Esta postura, sin embargo, no es la única. Desde la publicación, en 1938, del ensayo de Johan Huizinga Homo ludens, son numerosos los estudios que inciden en que una parte trascendental de la naturaleza humana consiste en ‘jugar’: realizar actividades distendidas que nos relacionen entre sí y nos preparen ante los desafíos por venir. No solo resulta común entre los niños y los animales superiores: también las personas adultas jugamos, aunque no nos demos cuenta.

Según este enfoque, gran parte de las actividades que vertebran el trabajo se sostienen en esta necesidad, lo que podría explicar la disonancia entre el exceso de trabajo y su ausencia y por qué no sabemos estar quietos (aunque lo necesitemos).

LA LECCIÓN DE LOS ESTOICOS

Algo más claro que nosotros parecían tenerlo los estoicos: aferrados al cultivo de la serenidad, la no acumulación de bienes innecesarios y la racionalización de las emociones y de los sucesos que soportamos día a día, su visión sobre la necesidad de calma es más que contundente.

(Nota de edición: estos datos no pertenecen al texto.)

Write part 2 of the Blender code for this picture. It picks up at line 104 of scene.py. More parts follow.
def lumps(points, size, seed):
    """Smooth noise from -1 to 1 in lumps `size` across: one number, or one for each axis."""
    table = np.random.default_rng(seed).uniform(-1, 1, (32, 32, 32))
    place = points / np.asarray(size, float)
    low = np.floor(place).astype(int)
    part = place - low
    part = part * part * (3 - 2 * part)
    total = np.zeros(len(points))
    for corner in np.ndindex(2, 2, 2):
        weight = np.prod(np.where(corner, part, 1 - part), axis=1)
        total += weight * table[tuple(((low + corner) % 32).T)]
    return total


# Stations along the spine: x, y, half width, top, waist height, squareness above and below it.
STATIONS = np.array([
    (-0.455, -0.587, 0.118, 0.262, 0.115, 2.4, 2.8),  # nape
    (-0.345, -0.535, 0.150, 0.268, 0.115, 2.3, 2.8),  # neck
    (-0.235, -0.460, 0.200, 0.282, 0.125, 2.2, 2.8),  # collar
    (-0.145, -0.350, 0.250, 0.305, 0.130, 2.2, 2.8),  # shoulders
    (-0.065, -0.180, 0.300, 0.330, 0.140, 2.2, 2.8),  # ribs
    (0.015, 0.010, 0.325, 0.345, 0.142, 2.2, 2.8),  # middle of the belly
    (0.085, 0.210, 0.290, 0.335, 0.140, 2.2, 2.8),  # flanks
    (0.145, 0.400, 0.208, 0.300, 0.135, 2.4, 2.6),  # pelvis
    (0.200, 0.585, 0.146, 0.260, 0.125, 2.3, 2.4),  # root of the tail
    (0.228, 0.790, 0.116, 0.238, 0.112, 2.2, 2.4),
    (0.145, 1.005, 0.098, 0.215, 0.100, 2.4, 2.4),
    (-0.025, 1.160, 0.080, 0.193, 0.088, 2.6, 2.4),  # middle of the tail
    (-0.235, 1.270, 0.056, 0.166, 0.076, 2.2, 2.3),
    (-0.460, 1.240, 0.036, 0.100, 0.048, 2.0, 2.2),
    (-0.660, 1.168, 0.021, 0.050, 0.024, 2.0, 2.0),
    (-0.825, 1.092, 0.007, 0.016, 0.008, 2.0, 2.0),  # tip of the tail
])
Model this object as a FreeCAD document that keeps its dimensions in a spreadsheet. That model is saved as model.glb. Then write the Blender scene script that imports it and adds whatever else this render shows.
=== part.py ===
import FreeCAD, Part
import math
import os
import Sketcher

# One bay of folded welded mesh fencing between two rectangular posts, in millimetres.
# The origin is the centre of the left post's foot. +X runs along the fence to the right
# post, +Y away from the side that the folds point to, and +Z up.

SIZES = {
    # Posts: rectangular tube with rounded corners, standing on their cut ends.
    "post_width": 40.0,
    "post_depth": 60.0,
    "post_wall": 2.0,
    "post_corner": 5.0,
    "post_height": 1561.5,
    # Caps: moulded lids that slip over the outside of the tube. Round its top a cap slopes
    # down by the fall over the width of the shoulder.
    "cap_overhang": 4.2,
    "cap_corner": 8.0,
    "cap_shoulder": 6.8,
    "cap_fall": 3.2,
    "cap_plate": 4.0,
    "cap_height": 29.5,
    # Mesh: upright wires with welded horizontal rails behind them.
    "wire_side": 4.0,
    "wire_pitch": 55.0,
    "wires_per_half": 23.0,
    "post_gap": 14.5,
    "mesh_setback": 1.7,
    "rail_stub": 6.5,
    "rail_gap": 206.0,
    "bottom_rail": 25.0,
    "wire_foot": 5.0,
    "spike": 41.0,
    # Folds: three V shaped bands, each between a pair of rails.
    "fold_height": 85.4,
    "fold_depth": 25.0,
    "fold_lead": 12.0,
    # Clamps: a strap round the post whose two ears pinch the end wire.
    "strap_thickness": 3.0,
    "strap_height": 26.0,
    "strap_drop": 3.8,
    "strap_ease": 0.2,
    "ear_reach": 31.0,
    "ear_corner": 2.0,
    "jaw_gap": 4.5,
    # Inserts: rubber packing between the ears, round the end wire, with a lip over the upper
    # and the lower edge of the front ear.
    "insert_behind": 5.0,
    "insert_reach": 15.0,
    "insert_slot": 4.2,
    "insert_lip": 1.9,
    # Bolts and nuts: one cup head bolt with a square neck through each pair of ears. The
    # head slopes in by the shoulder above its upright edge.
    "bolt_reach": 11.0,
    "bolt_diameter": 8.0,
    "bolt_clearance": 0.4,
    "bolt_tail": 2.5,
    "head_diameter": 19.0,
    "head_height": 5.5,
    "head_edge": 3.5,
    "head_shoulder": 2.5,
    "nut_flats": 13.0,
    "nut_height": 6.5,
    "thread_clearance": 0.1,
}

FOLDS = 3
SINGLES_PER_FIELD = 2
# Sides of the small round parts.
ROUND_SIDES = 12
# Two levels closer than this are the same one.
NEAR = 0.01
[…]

Para los pensadores de esta escuela, una de las claves para ser feliz consiste en mantener el equilibrio del espíritu, lo que incluye a nuestra mente; para ello, un peaje imprescindible es pensar sobre aquello nos sucede. Sin embargo, para poder pensar es necesario huir del bullicio.

“Recógete en ti mismo. El guía interior de la razón puede, por naturaleza, bastarse a sí mismo practicando la justicia y, por ello mismo, conservando la calma”, aconsejaba el emperador romano Marco Aurelio en Meditaciones. Sea como fuere, para vivir también parece imprescindible saber prescindir.

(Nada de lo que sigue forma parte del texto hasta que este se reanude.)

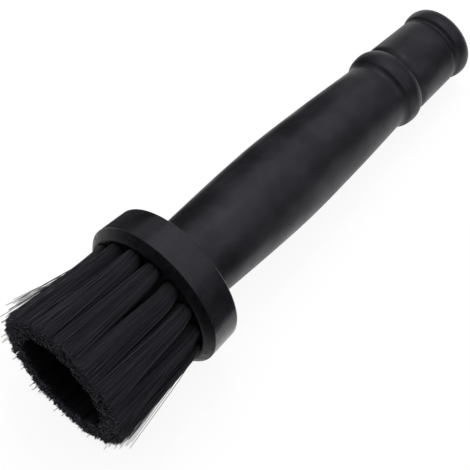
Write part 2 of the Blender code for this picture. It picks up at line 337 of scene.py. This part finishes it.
def bead(start, end, foot, top, back_foot, back_fullness, steps=BEAD_STEPS):
    """Points (z, r) over a bead between two grooves, full in front and full or sloping behind."""
    middle = (start + end) / 2
    half = (end - start) / 2
    points = []
    for step in range(steps + 1):
        angle = math.pi * step / steps
        base, fullness = (foot, BEAD_FULLNESS) if step < steps / 2 else (back_foot, back_fullness)
        height = (top - base) * math.sin(angle) ** fullness
        points.append((middle - half * math.cos(angle), base + height))
    return points


def filleted(before, after):
    """Two outlines that meet in a crevice, joined by a soft curve."""
    corner = after[0]
    reach = {point: math.dist(point, corner) for point in before + after}
    kept = [point for point in before if reach[point] > CREVICE_REACH]
    rest = [point for point in after if reach[point] > CREVICE_REACH]
    return kept[:-1] + bend(kept[-1], corner, rest[0]) + rest[1:]


def lead_in(start, end, foot, top, steps=EDGE_STEPS):
    """Points (z, r) up a slope that eases off towards its top."""
    points = []
    for step in range(1, steps + 1):
        share = step / steps
        height = (top - foot) * math.sin(math.pi / 2 * share)
        points.append((start + (end - start) * share, foot + height))
    return points


def smooth_radius(stations, z):
    """Radius at a place on a smooth curve through a few (z, r) stations."""
    span = sum(1 for station in stations[1:-1] if z > station[0])
    slopes = []
    for place in (span, span + 1):
        before = stations[max(place - 1, 0)]
        after = stations[min(place + 1, len(stations) - 1)]
        slopes.append((after[1] - before[1]) / (after[0] - before[0]))
    (z0, r0), (z1, r1) = stations[span], stations[span + 1]
    width = z1 - z0
    t = (z - z0) / width
    from_first = (2 * t**3 - 3 * t**2 + 1) * r0 + (t**3 - 2 * t**2 + t) * width * slopes[0]
    from_second = (3 * t**2 - 2 * t**3) * r1 + (t**3 - t**2) * width * slopes[1]
    return from_first + from_second


def circle(made, middle, z, radius, sides):
    """New points round a line along Z."""
    angles = [2 * math.pi * side / sides for side in range(sides)]
    x, y = middle
    return [made.verts.new((x + radius * math.cos(a), y + radius * math.sin(a), z)) for a in angles]


def finished(made, mesh):
    """A mesh filled from its modelled form, with its faces pointing out."""
    bmesh.ops.recalc_face_normals(made, faces=made.faces)
    made.to_mesh(mesh)
    made.free()
    return mesh


def revolve(name, profile, sides=SIDES):
    """A closed mesh turned about Z from a profile that starts and ends on it."""
    made = bmesh.new()
    rings = []
    for z, r in profile:
        if r <= 0:
            rings.append([made.verts.new((0, 0, z))])
        else:
            rings.append(circle(made, (0, 0), z, r, sides))
    for first, second in zip(rings, rings[1:]):
        for side in range(sides):
            after = (side + 1) % sides
            corners = [first[side % len(first)], first[after % len(first)],
                       second[after % len(second)], second[side % len(second)]]
            made.faces.new(list(dict.fromkeys(corners)))
    return finished(made, bpy.data.meshes.new(name))


def shade(mesh, sharp_angle):
    """Smooth shading with the edges over an angle kept sharp."""
    mesh.shade_smooth()
    mesh.set_sharp_from_angle(angle=sharp_angle)


def grip_radius(z):
    """Outer radius of the grip at a place along the axis."""
    return smooth_radius([(HANDLE_START, GRIP_ROOT_RADIUS), (GRIP_SWELL, GRIP_SWELL_RADIUS),
                          (GRIP_SHOULDER, GRIP_SHOULDER_RADIUS), (GRIP_END, GRIP_NECK_RADIUS)], z)


def bore_profile():
    """The bore of the handle from its closed end to the head, straight where the spigot goes."""
    bore_end = GRIP_END - BORE_END_MARGIN
    straight_end = SPIGOT_END + 2 * FIT_GAP
    return [(bore_end, 0), (bore_end, grip_radius(bore_end) - HANDLE_WALL),
            (GRIP_SHOULDER, min(grip_radius(GRIP_SHOULDER) - HANDLE_WALL, BORE_RADIUS)),
            (straight_end, BORE_RADIUS), (HANDLE_START, BORE_RADIUS)]


def handle_profile():
    """The bore of the handle, then its outside from the head to the flat end."""
    places = [HANDLE_START + GRIP_LENGTH * step / GRIP_STEPS for step in range(GRIP_STEPS + 1)]
    profile = bore_profile() + [(z, grip_radius(z)) for z in places]
    collar = bead(GRIP_END, COLLAR_END, GRIP_NECK_RADIUS, COLLAR_RADIUS,
                  POMMEL_GROOVE_RADIUS, COLLAR_BACK_FULLNESS)
    profile = filleted(profile, collar)
    profile += lead_in(COLLAR_END, COLLAR_END + POMMEL_LEAD_IN, POMMEL_GROOVE_RADIUS, POMMEL_FRONT_RADIUS)
    profile += arc((POMMEL_END - POMMEL_EDGE_LENGTH, END_GROOVE_RADIUS),
                   (POMMEL_EDGE_LENGTH, POMMEL_BACK_RADIUS - END_GROOVE_RADIUS), 90, 0)
    flange = bead(POMMEL_END, HANDLE_END, END_GROOVE_RADIUS, FLANGE_RADIUS, END_FACE_RADIUS, BEAD_FULLNESS)
    profile = filleted(profile, flange)
    profile += [(HANDLE_END, 0)]
    return profile


def head_profile():
    """Front face with a rounded edge, tapering band, back face and spigot."""
    face_radius = HEAD_RADIUS - HEAD_FRONT_EDGE_INSET
    back_radius = HEAD_RADIUS - HEAD_BAND_TAPER
    slope = math.atan2(HEAD_FRONT_EDGE_SLOPE, HEAD_FRONT_EDGE_DEPTH)
    taper = math.atan2(HEAD_BAND_TAPER, HEAD_THICKNESS - HEAD_FRONT_EDGE_DEPTH)
    rim = (HEAD_FRONT_EDGE_DEPTH, HEAD_RADIUS)
    edge = bend((0, face_radius), (0, HEAD_RADIUS - HEAD_FRONT_EDGE_SLOPE), rim)
    profile = [(0, 0), (0, HEAD_FACE_MIDDLE_RADIUS)] + edge[:-1]
    profile += [(rim[0] - EDGE_LINE * math.cos(slope), rim[1] - EDGE_LINE * math.sin(slope)),
                (rim[0] + EDGE_LINE * math.cos(taper), rim[1] - EDGE_LINE * math.sin(taper))]
    profile += arc((HEAD_THICKNESS - HEAD_BACK_EDGE, back_radius - HEAD_BACK_EDGE),
                   (HEAD_BACK_EDGE, HEAD_BACK_EDGE), 90, 0)
    profile += [(HEAD_THICKNESS, SPIGOT_RADIUS), (SPIGOT_END - SPIGOT_LEAD_IN, SPIGOT_RADIUS),
                (SPIGOT_END, SPIGOT_RADIUS - SPIGOT_LEAD_IN), (SPIGOT_END, 0)]
    return profile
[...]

(*) Filósofo natural, escritor, crítico literario y periodista cultural, columnista habitual en diversos medios de comunicación españoles e internacionales. Asimismo, conduce los programas de radio sobre ciencia, tecnología y filosofía. Tiene dos libros publicados: ‘Tierra de nadie’ y ‘Hablar despacio’.

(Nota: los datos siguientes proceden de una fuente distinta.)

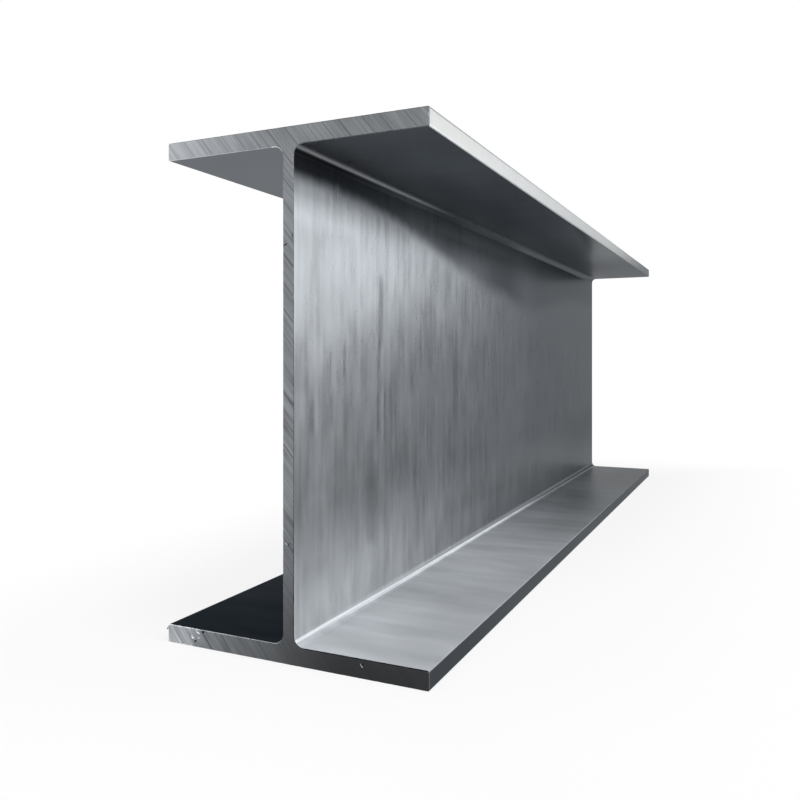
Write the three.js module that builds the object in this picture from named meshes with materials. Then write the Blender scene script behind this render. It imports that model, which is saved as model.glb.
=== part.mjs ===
// A cut length of hot-rolled wide-flange steel beam (an I-beam), in millimetres.
//
// X runs along the beam, Y across its flanges and Z up its web. The origin is the middle of the
// bottom flange's underside, where the beam rests.

import * as THREE from "three";

// The section, as it leaves the rolls.
const sectionDepth = 258; // over both flanges
const flangeWidth = 146;
const flangeThickness = 9.1;
const webThickness = 6.1;
const rootRadius = 5; // fillet between web and flange
const toeRadius = 0.8; // rolled corners of each flange's edge

// The length, as it leaves the saw.
const beamLength = 720;
const endArris = 0.3; // edge taken off all round each sawn end

// Pairs of facets in each quarter-round corner.
const cornerDivisions = 5;

const steelColour = 0x8d9297;
const steelRoughness = 0.5;
const steelMetalness = 0.9;

// One quarter of the section, from the web's face to the top of the flange. The section's middle is
// at (0, 0), and the quarter goes counter-clockwise: root fillet, inner toe corner, outer toe corner.
function quarterOutline() {
  const webFace = webThickness / 2;
  const toeFace = flangeWidth / 2;
  const outerFace = sectionDepth / 2;
  const innerFace = outerFace - flangeThickness;

  const toe = Math.min(toeRadius, flangeThickness / 2);
  const root = Math.min(rootRadius, innerFace, toeFace - toe - webFace);

  const quarter = new THREE.Path();
  quarter.moveTo(webFace, innerFace - root);
  quarter.absarc(webFace + root, innerFace - root, root, Math.PI, Math.PI / 2, true);
  quarter.lineTo(toeFace - toe, innerFace);
  quarter.absarc(toeFace - toe, innerFace + toe, toe, -Math.PI / 2, 0, false);
  quarter.lineTo(toeFace, outerFace - toe);
  quarter.absarc(toeFace - toe, outerFace - toe, toe, 0, Math.PI / 2, false);
  return quarter.getPoints(cornerDivisions);
}

// The same points in another quarter. A single mirroring turns the outline's direction round, so the
// points are then taken in reverse to keep it counter-clockwise.
function mirrored(points, across, up) {
  const copy = points.map((point) => new THREE.Vector2(point.x * across, point.y * up));
  return across * up < 0 ? copy.reverse() : copy;
}

// The whole section: both flanges, the web and the four root fillets, in one closed outline.
function beamSection() {
  const quarter = quarterOutline();
  return new THREE.Shape([
    ...mirrored(quarter, 1, 1),
    ...mirrored(quarter, -1, 1),
    ...mirrored(quarter, -1, -1),
    ...mirrored(quarter, 1, -1),
  ]);
}

// The section drawn out along its own normal, with the arris taken off inside the outline, so that
// the flats keep the section's full size and the two ends stay beamLength apart.
function beamGeometry(arris) {
  return new THREE.ExtrudeGeometry(beamSection(), {
    depth: beamLength - 2 * arris,
    bevelEnabled: true,
    bevelThickness: arris,
    bevelSize: arris,
    bevelOffset: -arris,
    bevelSegments: 1,
  });
}

function makeBeam() {
  const steel = new THREE.MeshStandardMaterial({
    color: steelColour,
    roughness: steelRoughness,
    metalness: steelMetalness,
  });
  const arris = Math.min(endArris, toeRadius / 2, webThickness / 4);

  const beam = new THREE.Mesh(beamGeometry(arris), steel);
  beam.name = "i_beam";
  // The section's plane stands up across the beam: its x becomes Y, its y becomes Z.
  beam.rotation.set(Math.PI / 2, 0, Math.PI / 2, "ZYX");
  beam.position.set(arris - beamLength / 2, 0, sectionDepth / 2);
  return beam;
}

const part = new THREE.Group();
part.add(makeBeam());

export default part;
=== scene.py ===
"""A cut length of hot-rolled wide-flange steel beam, standing in a white studio.

Metres, +Z up. X runs along the beam, Y across its flanges, and it rests on the floor at Z = 0.
"""

import math
import random

import bmesh
import bpy
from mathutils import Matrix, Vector


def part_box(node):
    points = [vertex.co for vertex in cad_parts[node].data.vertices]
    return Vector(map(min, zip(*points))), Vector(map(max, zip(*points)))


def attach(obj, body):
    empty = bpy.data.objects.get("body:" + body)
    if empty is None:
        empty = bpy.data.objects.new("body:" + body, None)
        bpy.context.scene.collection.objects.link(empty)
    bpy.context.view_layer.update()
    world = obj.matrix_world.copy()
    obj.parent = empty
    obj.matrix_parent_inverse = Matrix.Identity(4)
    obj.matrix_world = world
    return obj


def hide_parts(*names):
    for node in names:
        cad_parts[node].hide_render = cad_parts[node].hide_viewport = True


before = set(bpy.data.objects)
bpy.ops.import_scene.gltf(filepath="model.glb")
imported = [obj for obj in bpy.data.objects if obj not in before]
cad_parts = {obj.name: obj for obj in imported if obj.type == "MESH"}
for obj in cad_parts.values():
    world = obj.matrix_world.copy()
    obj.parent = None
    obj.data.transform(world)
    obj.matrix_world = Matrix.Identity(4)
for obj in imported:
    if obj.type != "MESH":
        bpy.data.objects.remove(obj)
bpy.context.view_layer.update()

MM = 0.001

# The beam's outer size, as the frame has it.
beam_low, beam_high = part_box("i_beam")
NEAR_END = beam_low.x
FAR_END = beam_high.x
TOE = beam_high.y
BEAM_TOP = beam_high.z

# The rolled section inside that size.
FLANGE = 9.1 * MM
WEB_FACE = 6.1 * MM / 2
UNDER_TOP = BEAM_TOP - FLANGE
ROOT_RADIUS = 5.0 * MM
TOE_RADIUS = 0.8 * MM
ROOT_SEGMENTS = 10
TOE_SEGMENTS = 4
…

(**) Ethic es un ecosistema de conocimiento para el cambio desde el que analizamos las últimas tendencias globales a través de una apuesta por la calidad informativa y bajo una premisa editorial irrenunciable: el progreso sin humanismo no es realmente progreso.

No se lo inventó, más bien lo captó, pero el autor del libro Elogio de la lentitud (2004), Carl Honoré –periodista nacido en Escocia, pero nacionalizado canadiense– se ha convertido en el gran gurú de la filosofía slow, un movimiento que, a partir del principio de ‘vive un poco más lento para que puedas disfrutar de lo que estás haciendo, viviendo y aprendiendo’, ha venido copando distintos ámbitos y captando cada vez más adeptos en distintos sectores de nuestra sociedad, como la educación, la moda, la comida o la tecnología.

No se trata de echarse en una cama y no hacer nada, como mal podría entender alguien, se trata de observar atentamente lo que se hace, disfrutarlo, desmenuzarlo, entenderlo y hacerlo mejor, dice Honoré, quien fue corresponsal internacional de diferentes medios.

Su epifanía vino el día que se compró un libro para leerle cuentos para dormir a su hijo en un minuto: ‘¿qué estoy haciendo?’, se preguntó.

“El movimiento slow no busca hacerlo todo al paso de la tortuga, sino que se basa en hacer las cosas con el ritmo adecuado en cada momento”, puntualiza este gurú. Vivimos en un mundo donde la prisa es la norma, una conducta sinónimo de estatus, pero la prisa, como sabemos, casi nunca es buena consejera, señala Honoré.

Los hábitos basados en la velocidad suponen, continúa el autor, un “gran sacrificio” en términos de salud, relaciones afectivas, creatividad y productividad en el trabajo…”. Y por eso conviene corregir esta manera de ver y vivir la vida.

El primer sector en el que se popularizó esta filosofía fue el de la gastronomía, por la clara dicotomía entre la comida rápida y la lenta.

La primera, explica Honoré, se caracteriza por su “bajo valor nutritivo”, por ser “perjudicial” para la salud y para el medio ambiente y por aportar un placer “superficial”; mientras que la cocina slow representa la calidad, salud y disfrute.

Luego pasó a la moda, con el slow fashion, muy popular entre quienes comprenden los enormes costos ambientales de la moda de ‘consumir y botar’, y quienes piensan la ropa que se compran y ponen desde una perspectiva de sustentabilidad y responsabilidad social con los pequeños productores.

También está el movimiento Cittaslow, que propugna calmar el ajetreo cotidiano, procurar levantarse de la cama respetando los ritmos naturales del sueño y hacer el grueso de nuestras actividades de forma calmada, tranquila y sin apuros. Se cruza un poco con el slow living y con otras variantes que tienen todas en común lo siguiente: ¿tiene algún sentido correr tanto, todo el tiempo, sin apreciar, entender y disfrutar lo que haces?